To compute kriging variance, call sk_cmean with argument what='v'.

# compute conditional mean and variance
g_uk_var = sk_cmean(g, fit_result_uk, X, what='v', quiet=TRUE)

As before the function returns a complete grid, this time with kriging variance values. Taking square roots yields the standard error of prediction

plot(sqrt(g_uk_var), zlab='log[zinc]', main='universal kriging standard error')
plot(meuse_sf[['river_line']], add=TRUE)
plot(st_geometry(pts), pch=1, add=TRUE)

The observed point locations are outlined in this plot to emphasize how uncertainty increases with distance to the nearest observation.
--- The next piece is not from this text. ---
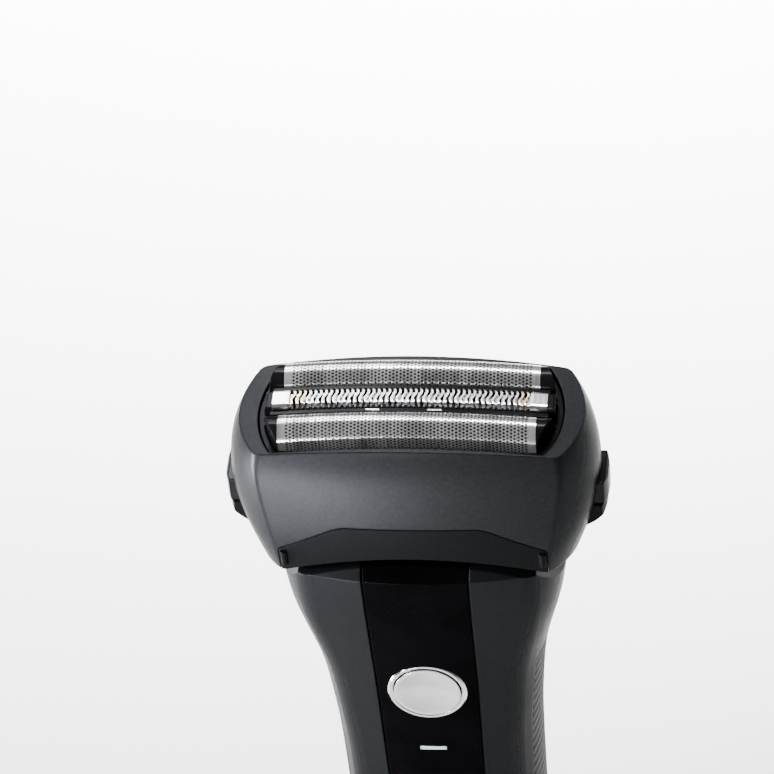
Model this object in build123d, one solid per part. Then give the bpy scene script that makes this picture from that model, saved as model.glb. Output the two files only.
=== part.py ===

It also increases as values of the covariates veer into extremes (locations far from the river channel), as these covariate values have no associated (zinc) observations.

Notice that even when a grid point coincides exactly with an observation, there is nonzero uncertainty. This reflects a spatially constant measurement error that is represented in the model by the nugget effect. Find this parameter in list element ‘eps’ of the parameter list returned by sk_fit.

This nugget effect is important for realism, as virtually all real-life datasets have measurement error, but it is also important for numerical stability. While it is possible to set the nugget to zero - producing an exact interpolator - this can have unpredictable results due to numerical precision issues.

Back-transformations

So far we have been been working with the logarithms of the zinc concentrations. This produces something closer to a Gaussian random variable - a requirement of kriging theory. But when it comes to predictions and applications, we are probably after the un-transformed values.

Taking exp(g_uk), while intuitive, would introduce a negative bias. The mistake is in assuming that E(f(X)) is the same as f(E(X)) (for expected value operator E and transformation f), which is only true if f is linear.

In short, to get zinc concentration predictions on the original scale, we need a bias adjustment. We use a simplified version of the one given in Cressie (2015) - adding half the variance before exponentiating. The two plots below shows the result on its own, and again with the original observed point data overlaid.

# prediction bias adjustment from log scale
g_uk_orig = exp(g_uk + g_uk_var/2)

# points on original scale
pts_orig = meuse_sf[['soils']]['zinc']

# prediction plot
zlim = range(exp(g), na.rm=TRUE)
plot(g_uk_orig, zlab='zinc (ppm)', main='[zinc] predictions and observations', cex=1.5, zlim=zlim)
plot(meuse_sf[['river_line']], add=TRUE)

# full plot
plot(g_uk_orig, zlab='zinc (ppm)', main='[zinc] predictions and observations', cex=1.5, zlim=zlim, reset=FALSE)
plot(meuse_sf[['river_line']], add=TRUE)

# overlay observation points
plot(pts_orig, add=TRUE, pch=16, pal=.pal)
plot(sf::st_geometry(pts_orig), add=TRUE)

The underlying heatmap is our final predictor and on top we have plotted the observed data. In order to make the color scales match, we have masked the heatmap in this plot to have the same range as the observations.